Refineries in Washington State
| Location | Current Owner | Past Owners | Year Constructed | Major Products | Current Capacity |
| Ferndale | Phillips 66 | ConocoPhillips, Tosco, BP, Mobil, General Petroleum | 1954 | Gasoline, diesel oil, jet fuel, liquid petroleum, residual fuel oil | 105,000 |
| Anacortes | Marathon | Andeavor, Tesoro, Shell Oil | 1955 | Gasoline, diesel oil, turbine & jet fuel, liquid petroleum gas, residual fuel oil | 120,000 |
| Anacortes | HF Sinclair | Equilon Enterprises, Shell Oil and Texaco | 1957 | Gasoline, diesel oil, jet fuel, propane, coke, sulfur | 145,000 |
| Tacoma | US Oil |  | 1957 | Gasoline, diesel oil, jet fuel, marine fuel, gas oils, emulsified & road asphalt | 40,700 |
| Cherry Point | BP | ARCO | 1971 | Gasoline, diesel oil, jet fuel, calcinated coke | 227,000 |
| Total |  |  |  |  | 637,700 |
Total operable atmospheric crude oil distillation capacity, barrels per calendar day as of 1 January 2018. Source:

==Exports to Oregon==

Oregon lacks any refining capacity and imports all of its petroleum products. Washington's refineries supply upwards of 90 percent of Oregon's petroleum product by way of the Olympic Pipeline and barge. Refineries in California and Utah contribute the remainder. Distribution through Oregon largely originates at Portland terminals that distribute product via tanker, truck, Columbia River barge service and the Kinder Morgan Energy Partners pipeline.

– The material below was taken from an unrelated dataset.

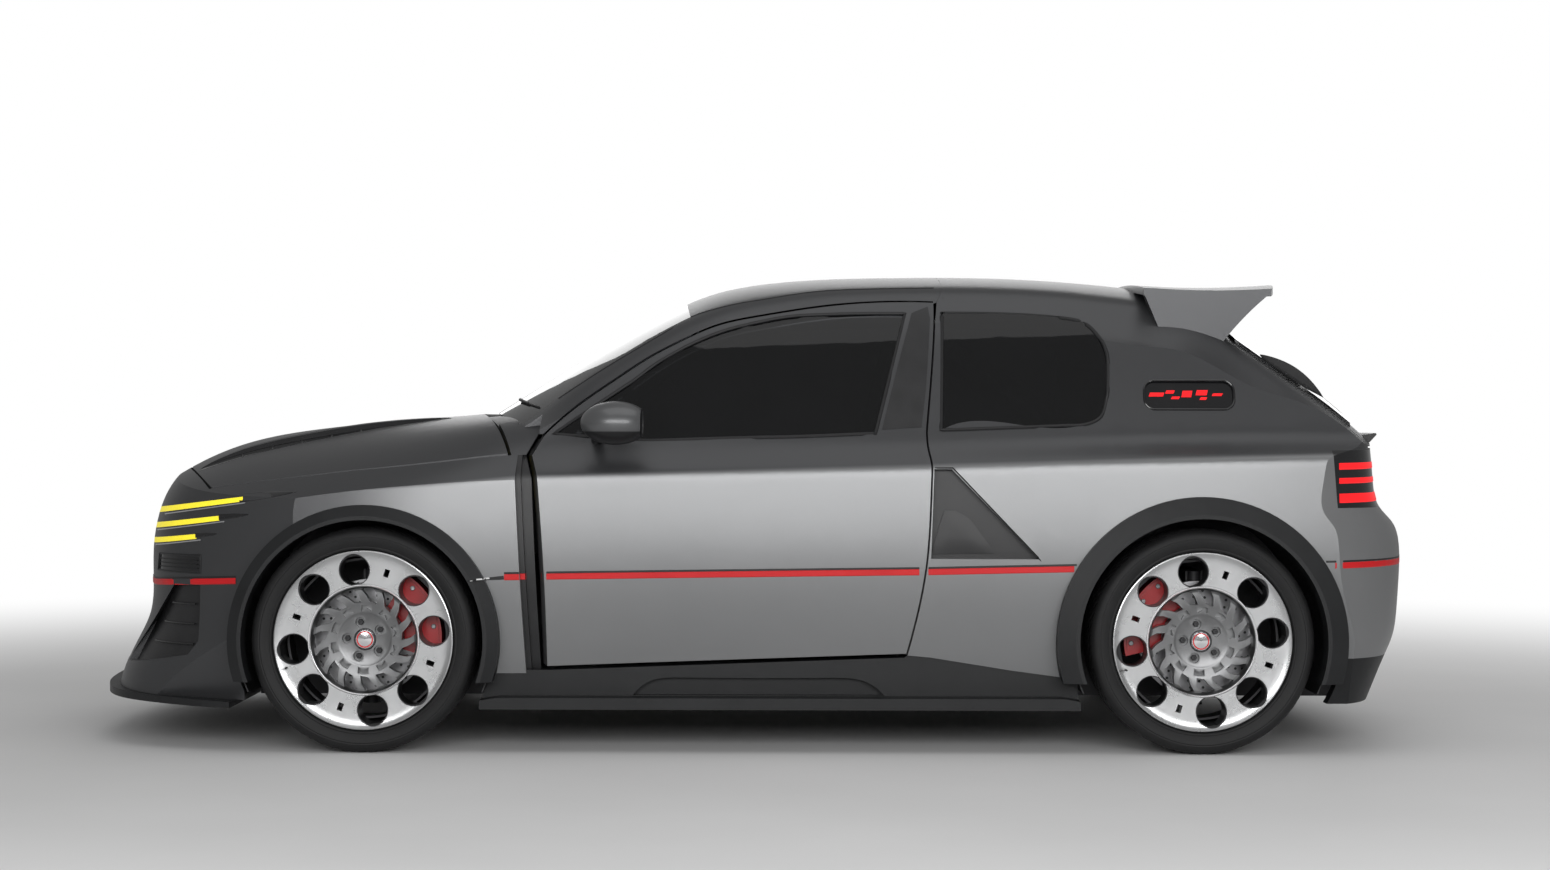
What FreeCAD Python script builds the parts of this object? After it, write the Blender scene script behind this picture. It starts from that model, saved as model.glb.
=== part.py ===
import FreeCAD, Part
import Sketcher
import math
import os
from FreeCAD import Vector

# Three door rally hatchback. X runs from nose (-) to tail (+), the car's left side is at -Y, Z is up.
# The origin is on the ground under the middle of the car. All lengths are millimetres.

SIZES = {
    # Stance
    "front_axle_x": -1163.0, "wheelbase": 2540.0, "track_width": 1585.0,
    "tyre_radius": 341.0, "tyre_width": 245.0, "seat_radius": 254.0, "seat_fit": 0.3,
    "tyre_shoulder": 30.0, "tyre_bead_width": 98.0,
    # Rims
    "rim_lip_radius": 272.0, "rim_lip_width": 9.0, "barrel_wall": 9.0, "rim_face_offset": 100.0,
    "rim_face_wall": 32.0, "ring_radius": 165.0, "dish_offset": 76.0, "dish_wall": 30.0,
    "hub_radius": 82.0, "hub_offset": 70.0, "bore_radius": 30.0, "window_count": 15.0,
    "window_outer": 156.0, "window_inner": 104.0, "round_hole_radius": 42.0,
    "round_hole_pitch": 205.0, "hole_pair_angle": 26.5, "slot_angle": 71.0,
    "lug_count": 5.0, "lug_pitch_radius": 54.0, "lug_hole_radius": 8.0,
    # Brakes and hubs
    "disc_radius": 178.0, "disc_wall": 26.0, "disc_offset": 8.0, "disc_hat_radius": 84.0,
    "shaft_radius": 24.0, "shaft_fit": 0.3, "shaft_depth": 96.0,
    "caliper_outer": 226.0, "caliper_inner": 112.0, "caliper_half_angle": 38.0,
    "caliper_clearance": 5.0, "caliper_wall": 18.0,
    # Steering and suspension
    "kingpin_offset": 60.0, "kingpin_radius": 17.0, "kingpin_reach": 176.0,
    "arm_height": 30.0, "arm_half_width": 26.0, "damper_radius": 32.0,
    # Body openings
    "front_arch_radius": 365.0, "rear_arch_radius": 374.0,
    "front_flare_radius": 410.0, "rear_flare_radius": 440.0,
    "flare_out": 930.0, "flare_edge_out": 911.0, "flare_root": 862.0, "flare_bottom": 216.0,
    "liner_radius": 388.0, "liner_wall": 4.0,
    # Panels
    "skin_wall": 25.0, "roof_wall": 30.0, "quarter_wall": 55.0, "glass_wall": 5.0,
    "glass_inset": 4.0, "rear_glass_rise": 14.0, "panel_gap": 6.0, "door_wall": 84.0, "door_frame_wall": 40.0,
    "door_lean": 0.25, "bonnet_wall": 20.0, "tailgate_wall": 32.0,
    # Floor and tub
    "floor_bottom": 133.0, "floor_wall": 22.0, "floor_half_width": 700.0, "tub_half_width": 470.0,
    "tub_wall": 12.0, "tub_front": -1560.0, "tub_top": 700.0, "firewall_x": -690.0,
    "firewall_top": 860.0, "bulkhead_x": 640.0, "bulkhead_top": 880.0, "rail_rear": 1880.0,
    # Steering wheel, seats, dashboard
    "steering_radius": 180.0, "steering_grip": 16.0,
}

DOC = FreeCAD.newDocument("RallyHatchback")
SHEET = DOC.addObject("Spreadsheet::Sheet", "Sizes")


def fill_sheet():
    """Write every size into the sheet, one cell with its own name for each."""
    for row, (name, value) in enumerate(SIZES.items(), start=1):
        SHEET.set(f"A{row}", name)
        SHEET.set(f"B{row}", str(value))
        SHEET.setAlias(f"B{row}", name)
    DOC.recompute()


fill_sheet()


def size(name):
    return float(SHEET.get(name))


FRONT_X = size("front_axle_x")
REAR_X = FRONT_X + size("wheelbase")
AXLE_Z = size("tyre_radius")
WHEEL_Y = size("track_width") / 2
GAP = size("panel_gap")
SKIN = size("skin_wall")
LEFT, RIGHT = -1, 1
SIDES = (("left", LEFT), ("right", RIGHT))


def curve_through(*points):
    """Smooth height curve through the points that never swings past them."""
    xs, ys = zip(*points)
    last = len(xs) - 1
    steps = [xs[i + 1] - xs[i] for i in range(last)]
    slopes = [(ys[i + 1] - ys[i]) / steps[i] for i in range(last)]
    tangents = [slopes[0]]
    for before, after, a, b in zip(slopes, slopes[1:], steps, steps[1:]):
        if before * after <= 0:
            tangents.append(0.0)
        else:
            tangents.append(3 * (a + b) / ((2 * b + a) / before + (b + 2 * a) / after))
    tangents.append(slopes[-1])

    def height(x):
        if x <= xs[0]:
            return ys[0] + tangents[0] * (x - xs[0])
        if x >= xs[-1]:
            return ys[-1] + tangents[-1] * (x - xs[-1])
        i = max(k for k in range(last) if xs[k] <= x)
        t = (x - xs[i]) / steps[i]
        rise = ys[i] * (1 + 2 * t) * (1 - t) ** 2 + ys[i + 1] * t * t * (3 - 2 * t)
        return rise + steps[i] * (tangents[i] * t * (1 - t) ** 2 - tangents[i + 1] * t * t * (1 - t))

    return height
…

The pipeline is a quasi-extension of the Olympic Pipeline that travels 115 miles from Portland to Eugene. On average, the Kinder Morgan pipeline moves 42,000 barrels of refined product per day.

==Exports to California==

California has the third greatest refining capacity in the U.S. at 1,892,471 barrels per day. Supply and demand of refined product is tight, as the state's petroleum consumption accounts for 91 percent of its refining capacity. Washington is the marginal supplier of refined product, providing cushion for any supply and demand imbalances in California markets.

The California Reformulated Gasoline Program requires the entire state to use gasoline with minimal oxygen content that burns cleaner than conventional fuel. A number of other states are either required or opt to use reformulated gasoline in an effort to reduce smog-forming and toxic pollutants. 30 percent of U.S. gasoline is reformulated, however California's Reformulated Gasoline Program uses a proprietary blend that differs from the federal reformulated standard. While PADD I features ample production capacity for federal reformulated gasoline, the only refineries outside of California capable of producing the blend required by state law are located in Washington and the Gulf Coast . The Gulf Coast refineries haven't produced reformulated gasoline since 2011 leaving Washington as California's only out-of-state gasoline source.

==Exports to British Columbia==

There are two refineries in British Columbia with a combined refining capacity of 67,000 b/d. Those refineries utilize domestically produced crude that travels from Edmonton to Vancouver via Kinder Morgan's 300,000 b/d Trans Mountain pipeline. The only petroleum pipeline that crosses the Rocky Mountains, the Trans Mountain is also the only North American line capable of moving both crude and refined product. Edmonton refiners supply 50 to 60 percent of product consumed in the greater Vancouver, B.C. market with the remainder sourced from the 55,000 b/d Burnaby refinery in Vancouver. Washington's refineries provide the marginal refined product after refiners in British Columbia and Alberta, acting as a supply cushion to cover shut-in capacity or demand fluctuations. Canada is a net exporter of refined product with 92 percent of those exports consumed in the U.S.